In lines 13 and 14, however, the speaker seems to move slightly away from the metaphor of a "fall" and suggests patterns of spirals or cycles in life. In a sense, the supposed plunge of life into death, day into night, and wake into sleep (line 14) all appear to be standard allusions to cycles rather than linear descents. It is interesting also that Hopkins ends rather with the microcosmic image of a day dying with sleep rather than life dying with death. How do we reconcile ourselves with these two structural illustrations of time, and what do you think Hopkins is suggesting about the relationship between the cycle and the fall?

If Hopkins is in any way alluding to the image of the cycle, it is certainly not in the positive light of regeneration. But rather, at the end of the poem, he seems to stress the chaotic motion of the whirlwind.
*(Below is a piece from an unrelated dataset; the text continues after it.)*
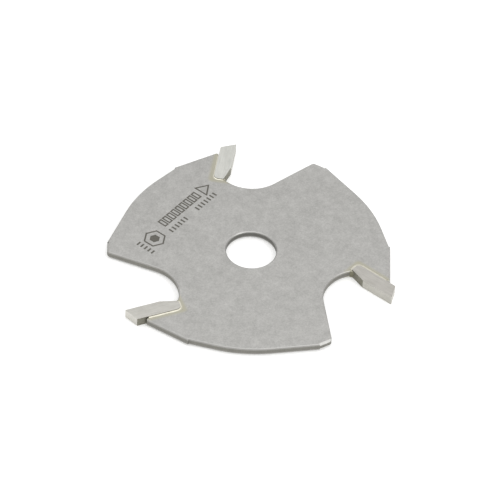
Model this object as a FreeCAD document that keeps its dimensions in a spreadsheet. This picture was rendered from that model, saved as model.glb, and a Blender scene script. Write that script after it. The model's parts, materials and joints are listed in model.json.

Is this comparison simply a means of relating the chaos and fury of the mind to moving cycles of chaos in the external world, or does Hopkins have other reasons for introducing this very structurally and biblically charged image? (Think about the function of the whirlwind, for example, in the book of Job). Also, how many ways can we unpack the syntax of lines 12-13, "Here! Creep, / Wretch, under a comfort serves in a whirlwind," and are we supposed to take the words "creep" and "wretch" as nouns or verbs? Whereas other Victorian poets such as Browning and Tennyson have alluded to the torturesome cycles and transience of time (see above), they have often illustrated this sensation through the loss of a positive experience or a loved one. Nevertheless, Hopkins approaches this theme through the loss of something negative, that is the terrible loss of despair. What are we to make of this poetic transition, and how is Hopkins playing with the theme of loss? Is he necessarily merely suggesting that despair generates loss rather than loss generates despair, or does he indicate that the two overlap upon one another?

In summary, is Sonnet 65 of the "terrible sonnets" merely a fall, or does Hopkins lend the poem to more Swinburnian notions of consciousness, emotion, time, and space? And finally, how do the usages of line breaks and dashes in the poem help to key us into the poem's overall thematic structure?